▶ **EXERCISE BRIEF**: Gather all lines from the material that contain the word "code".

▶ **DATA FOR PROCESSING**:
::::

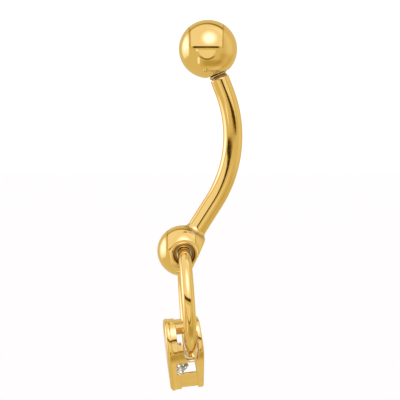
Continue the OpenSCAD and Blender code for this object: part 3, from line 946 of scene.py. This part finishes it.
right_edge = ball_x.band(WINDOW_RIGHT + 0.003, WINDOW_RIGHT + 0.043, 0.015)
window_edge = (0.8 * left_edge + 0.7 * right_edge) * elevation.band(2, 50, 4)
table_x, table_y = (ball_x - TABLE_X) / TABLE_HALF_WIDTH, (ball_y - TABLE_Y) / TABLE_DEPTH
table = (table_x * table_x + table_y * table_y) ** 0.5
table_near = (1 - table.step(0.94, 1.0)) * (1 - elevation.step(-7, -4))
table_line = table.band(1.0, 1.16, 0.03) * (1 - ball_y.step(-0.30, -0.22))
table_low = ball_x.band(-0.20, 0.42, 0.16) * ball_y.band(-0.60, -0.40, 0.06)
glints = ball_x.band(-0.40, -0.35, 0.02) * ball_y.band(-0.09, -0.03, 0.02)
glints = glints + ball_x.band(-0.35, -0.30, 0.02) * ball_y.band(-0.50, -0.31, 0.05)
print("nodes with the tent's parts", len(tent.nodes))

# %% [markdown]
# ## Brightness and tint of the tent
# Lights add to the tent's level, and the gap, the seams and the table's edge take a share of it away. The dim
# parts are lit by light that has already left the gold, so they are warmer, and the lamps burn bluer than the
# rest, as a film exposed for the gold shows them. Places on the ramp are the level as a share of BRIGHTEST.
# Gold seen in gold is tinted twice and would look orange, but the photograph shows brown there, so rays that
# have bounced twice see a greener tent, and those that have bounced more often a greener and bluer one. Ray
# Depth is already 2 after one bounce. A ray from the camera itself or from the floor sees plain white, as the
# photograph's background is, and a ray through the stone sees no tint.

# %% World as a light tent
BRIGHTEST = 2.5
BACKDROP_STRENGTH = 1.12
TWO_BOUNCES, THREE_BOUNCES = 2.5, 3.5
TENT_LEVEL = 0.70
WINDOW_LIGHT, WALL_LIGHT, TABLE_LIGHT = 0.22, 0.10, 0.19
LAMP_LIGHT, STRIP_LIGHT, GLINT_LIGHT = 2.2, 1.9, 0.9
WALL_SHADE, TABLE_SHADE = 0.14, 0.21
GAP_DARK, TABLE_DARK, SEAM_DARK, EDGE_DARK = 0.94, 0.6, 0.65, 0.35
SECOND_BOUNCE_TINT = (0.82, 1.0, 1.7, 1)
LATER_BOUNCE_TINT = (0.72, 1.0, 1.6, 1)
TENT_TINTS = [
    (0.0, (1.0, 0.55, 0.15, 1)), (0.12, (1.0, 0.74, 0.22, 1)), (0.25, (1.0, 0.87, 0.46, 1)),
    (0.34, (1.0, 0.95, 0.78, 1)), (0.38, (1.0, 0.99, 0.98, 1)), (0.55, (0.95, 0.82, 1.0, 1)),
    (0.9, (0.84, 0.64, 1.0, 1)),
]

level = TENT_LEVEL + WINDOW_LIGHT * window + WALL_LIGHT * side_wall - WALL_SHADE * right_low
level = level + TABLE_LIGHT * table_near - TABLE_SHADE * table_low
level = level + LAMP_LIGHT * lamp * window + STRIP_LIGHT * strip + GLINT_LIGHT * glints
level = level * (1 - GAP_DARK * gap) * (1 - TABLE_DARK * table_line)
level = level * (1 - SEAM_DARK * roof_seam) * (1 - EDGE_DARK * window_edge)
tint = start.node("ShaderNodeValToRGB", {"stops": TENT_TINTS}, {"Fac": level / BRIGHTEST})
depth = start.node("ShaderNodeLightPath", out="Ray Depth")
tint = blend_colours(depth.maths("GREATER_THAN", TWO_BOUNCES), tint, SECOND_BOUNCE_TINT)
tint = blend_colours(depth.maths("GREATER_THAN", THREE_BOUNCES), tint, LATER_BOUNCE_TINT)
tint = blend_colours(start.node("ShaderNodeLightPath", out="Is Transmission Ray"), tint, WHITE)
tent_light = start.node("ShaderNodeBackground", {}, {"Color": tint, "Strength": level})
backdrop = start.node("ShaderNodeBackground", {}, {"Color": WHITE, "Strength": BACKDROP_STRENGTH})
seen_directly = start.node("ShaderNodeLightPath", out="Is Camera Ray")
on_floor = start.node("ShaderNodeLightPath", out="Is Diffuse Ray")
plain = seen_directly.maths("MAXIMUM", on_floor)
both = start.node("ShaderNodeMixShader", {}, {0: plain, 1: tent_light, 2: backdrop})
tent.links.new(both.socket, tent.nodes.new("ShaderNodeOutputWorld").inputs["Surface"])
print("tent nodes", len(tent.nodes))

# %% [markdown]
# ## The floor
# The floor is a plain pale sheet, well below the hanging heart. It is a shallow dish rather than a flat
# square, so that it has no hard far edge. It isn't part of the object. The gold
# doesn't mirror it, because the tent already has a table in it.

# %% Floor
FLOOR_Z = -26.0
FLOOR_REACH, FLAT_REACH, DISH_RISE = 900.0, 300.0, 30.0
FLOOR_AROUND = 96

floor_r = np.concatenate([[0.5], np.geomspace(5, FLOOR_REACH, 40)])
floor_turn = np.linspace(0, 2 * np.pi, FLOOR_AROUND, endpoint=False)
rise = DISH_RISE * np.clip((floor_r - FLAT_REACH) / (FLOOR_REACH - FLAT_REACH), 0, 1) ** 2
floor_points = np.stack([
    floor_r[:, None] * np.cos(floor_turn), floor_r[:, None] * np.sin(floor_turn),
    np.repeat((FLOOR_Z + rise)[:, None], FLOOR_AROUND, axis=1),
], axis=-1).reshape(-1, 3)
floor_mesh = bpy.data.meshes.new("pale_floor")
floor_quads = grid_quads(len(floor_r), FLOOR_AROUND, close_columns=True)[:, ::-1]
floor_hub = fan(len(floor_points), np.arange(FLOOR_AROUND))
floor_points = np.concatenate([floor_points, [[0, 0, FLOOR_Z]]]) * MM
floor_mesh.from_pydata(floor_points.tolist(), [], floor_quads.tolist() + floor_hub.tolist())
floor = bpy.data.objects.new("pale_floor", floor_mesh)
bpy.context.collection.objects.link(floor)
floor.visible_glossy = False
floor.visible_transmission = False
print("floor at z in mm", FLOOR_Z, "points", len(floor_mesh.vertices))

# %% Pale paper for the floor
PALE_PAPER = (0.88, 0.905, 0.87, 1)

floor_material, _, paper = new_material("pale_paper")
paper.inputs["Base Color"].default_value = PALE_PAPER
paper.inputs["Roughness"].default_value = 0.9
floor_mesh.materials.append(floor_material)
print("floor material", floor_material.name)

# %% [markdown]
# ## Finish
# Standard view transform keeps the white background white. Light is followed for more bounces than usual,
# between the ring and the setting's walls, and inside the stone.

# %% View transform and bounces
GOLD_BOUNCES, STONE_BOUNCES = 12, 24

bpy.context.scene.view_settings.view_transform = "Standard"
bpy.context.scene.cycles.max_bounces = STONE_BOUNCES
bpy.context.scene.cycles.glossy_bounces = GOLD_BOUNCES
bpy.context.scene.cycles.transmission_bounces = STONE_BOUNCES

::::

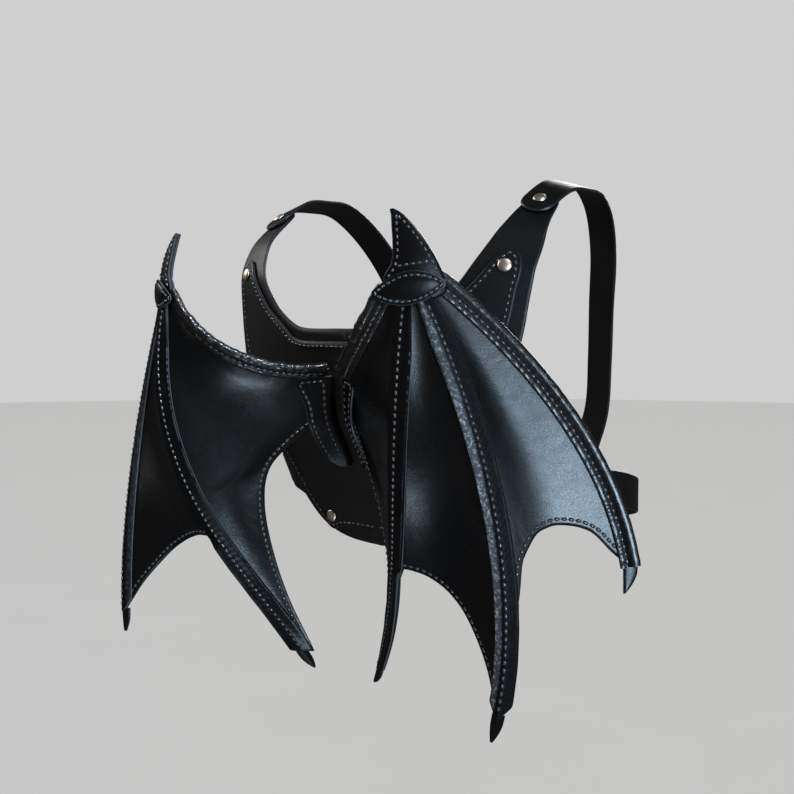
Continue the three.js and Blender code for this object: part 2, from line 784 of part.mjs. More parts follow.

::::

▶ **CORRECT ANSWER**:
Continue the OpenSCAD and Blender code for this object: part 3, from line 946 of scene.py. This part finishes it.
Continue the three.js and Blender code for this object: part 2, from line 784 of part.mjs. More parts follow.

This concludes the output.